## Requirement
Reproduce verbatim the lines up to and including the one with "return [(x, y, u, v)", starting from the first.
═════ Collected material
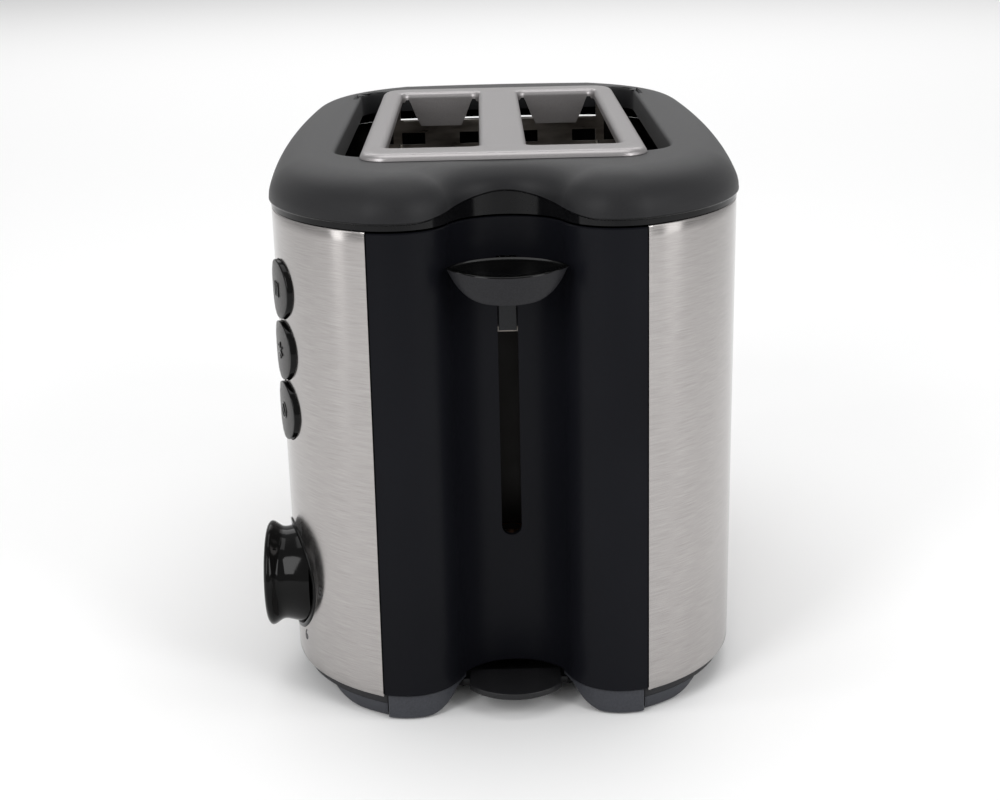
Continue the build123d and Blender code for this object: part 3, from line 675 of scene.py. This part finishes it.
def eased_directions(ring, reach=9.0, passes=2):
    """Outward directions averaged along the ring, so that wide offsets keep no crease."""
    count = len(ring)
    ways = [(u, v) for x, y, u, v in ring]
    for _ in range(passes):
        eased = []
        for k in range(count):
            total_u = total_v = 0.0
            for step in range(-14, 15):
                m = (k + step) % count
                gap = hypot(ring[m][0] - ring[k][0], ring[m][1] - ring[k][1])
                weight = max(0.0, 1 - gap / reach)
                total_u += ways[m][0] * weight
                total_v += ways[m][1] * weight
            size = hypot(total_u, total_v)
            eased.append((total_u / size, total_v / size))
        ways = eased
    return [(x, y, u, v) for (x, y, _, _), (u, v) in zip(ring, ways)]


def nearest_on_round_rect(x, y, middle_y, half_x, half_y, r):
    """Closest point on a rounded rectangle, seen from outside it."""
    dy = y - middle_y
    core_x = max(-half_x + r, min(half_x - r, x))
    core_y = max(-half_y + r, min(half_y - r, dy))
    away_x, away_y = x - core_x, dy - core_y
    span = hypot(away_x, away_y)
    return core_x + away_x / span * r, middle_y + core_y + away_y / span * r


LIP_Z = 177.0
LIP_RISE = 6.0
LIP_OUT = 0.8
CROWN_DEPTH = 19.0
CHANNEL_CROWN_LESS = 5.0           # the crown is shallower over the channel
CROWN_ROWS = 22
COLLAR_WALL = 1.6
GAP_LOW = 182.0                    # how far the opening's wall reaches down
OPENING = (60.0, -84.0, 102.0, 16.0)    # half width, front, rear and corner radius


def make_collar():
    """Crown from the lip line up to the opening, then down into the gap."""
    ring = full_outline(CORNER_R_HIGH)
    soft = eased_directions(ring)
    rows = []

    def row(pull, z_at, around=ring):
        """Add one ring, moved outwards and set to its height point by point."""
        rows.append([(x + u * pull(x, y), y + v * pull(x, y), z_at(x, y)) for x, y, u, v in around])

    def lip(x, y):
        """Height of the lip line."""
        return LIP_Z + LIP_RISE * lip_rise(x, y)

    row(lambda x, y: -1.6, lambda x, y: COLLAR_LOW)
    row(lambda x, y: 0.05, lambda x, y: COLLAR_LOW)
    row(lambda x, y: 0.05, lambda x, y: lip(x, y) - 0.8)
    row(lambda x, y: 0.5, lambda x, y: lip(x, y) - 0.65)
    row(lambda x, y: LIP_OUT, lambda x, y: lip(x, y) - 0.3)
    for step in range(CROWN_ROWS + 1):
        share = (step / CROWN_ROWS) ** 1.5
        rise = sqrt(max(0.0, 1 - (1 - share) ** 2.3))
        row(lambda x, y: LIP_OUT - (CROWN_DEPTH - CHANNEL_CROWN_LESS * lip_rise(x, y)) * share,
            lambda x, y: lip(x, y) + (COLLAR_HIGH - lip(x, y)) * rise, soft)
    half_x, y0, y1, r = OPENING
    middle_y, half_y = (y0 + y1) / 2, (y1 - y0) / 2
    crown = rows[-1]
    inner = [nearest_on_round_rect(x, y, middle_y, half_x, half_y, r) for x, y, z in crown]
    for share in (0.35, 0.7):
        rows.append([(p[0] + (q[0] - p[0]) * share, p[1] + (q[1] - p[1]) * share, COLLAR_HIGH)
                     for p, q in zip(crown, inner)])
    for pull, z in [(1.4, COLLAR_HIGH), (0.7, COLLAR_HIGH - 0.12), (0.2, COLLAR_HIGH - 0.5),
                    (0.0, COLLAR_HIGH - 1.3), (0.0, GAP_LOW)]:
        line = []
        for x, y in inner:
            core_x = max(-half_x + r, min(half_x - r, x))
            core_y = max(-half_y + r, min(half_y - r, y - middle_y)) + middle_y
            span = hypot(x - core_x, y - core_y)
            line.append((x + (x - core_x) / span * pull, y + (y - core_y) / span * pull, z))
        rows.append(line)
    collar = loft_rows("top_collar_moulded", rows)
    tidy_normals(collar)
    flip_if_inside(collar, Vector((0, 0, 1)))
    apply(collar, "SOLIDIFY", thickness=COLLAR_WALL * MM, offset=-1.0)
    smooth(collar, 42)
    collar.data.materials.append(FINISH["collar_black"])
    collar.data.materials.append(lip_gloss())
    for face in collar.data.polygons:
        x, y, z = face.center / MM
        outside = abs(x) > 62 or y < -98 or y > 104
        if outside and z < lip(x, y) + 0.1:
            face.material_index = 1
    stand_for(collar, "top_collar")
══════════
## Worked answer
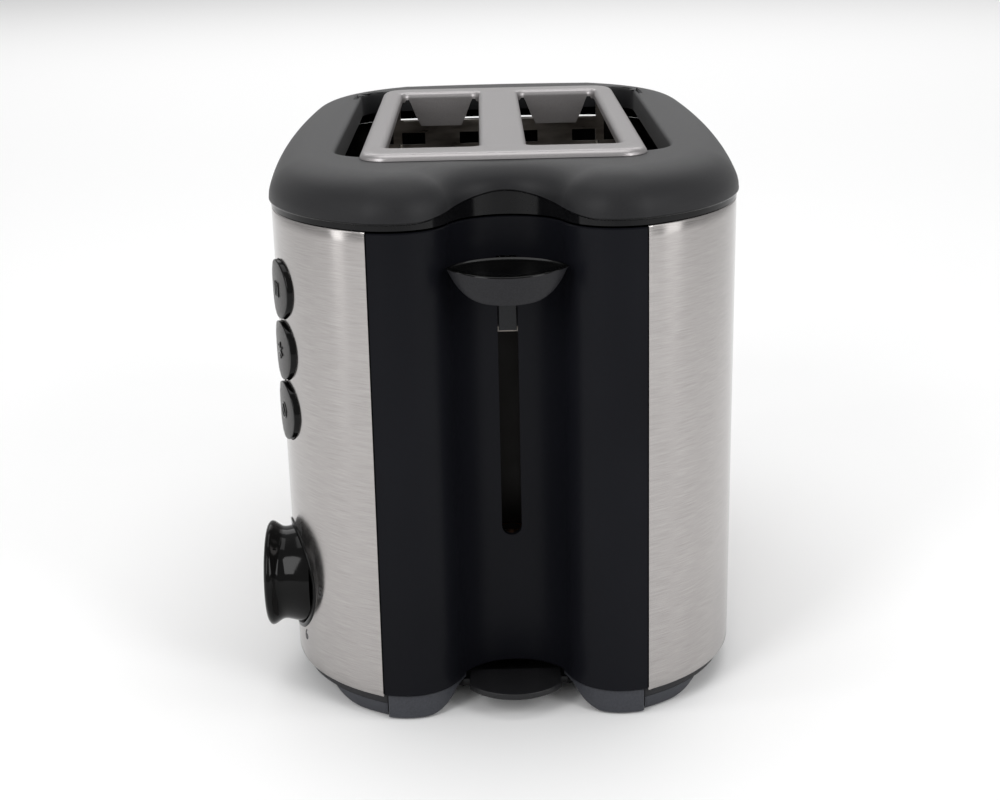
Continue the build123d and Blender code for this object: part 3, from line 675 of scene.py. This part finishes it.
def eased_directions(ring, reach=9.0, passes=2):
    """Outward directions averaged along the ring, so that wide offsets keep no crease."""
    count = len(ring)
    ways = [(u, v) for x, y, u, v in ring]
    for _ in range(passes):
        eased = []
        for k in range(count):
            total_u = total_v = 0.0
            for step in range(-14, 15):
                m = (k + step) % count
                gap = hypot(ring[m][0] - ring[k][0], ring[m][1] - ring[k][1])
                weight = max(0.0, 1 - gap / reach)
                total_u += ways[m][0] * weight
                total_v += ways[m][1] * weight
            size = hypot(total_u, total_v)
            eased.append((total_u / size, total_v / size))
        ways = eased
    return [(x, y, u, v) for (x, y, _, _), (u, v) in zip(ring, ways)]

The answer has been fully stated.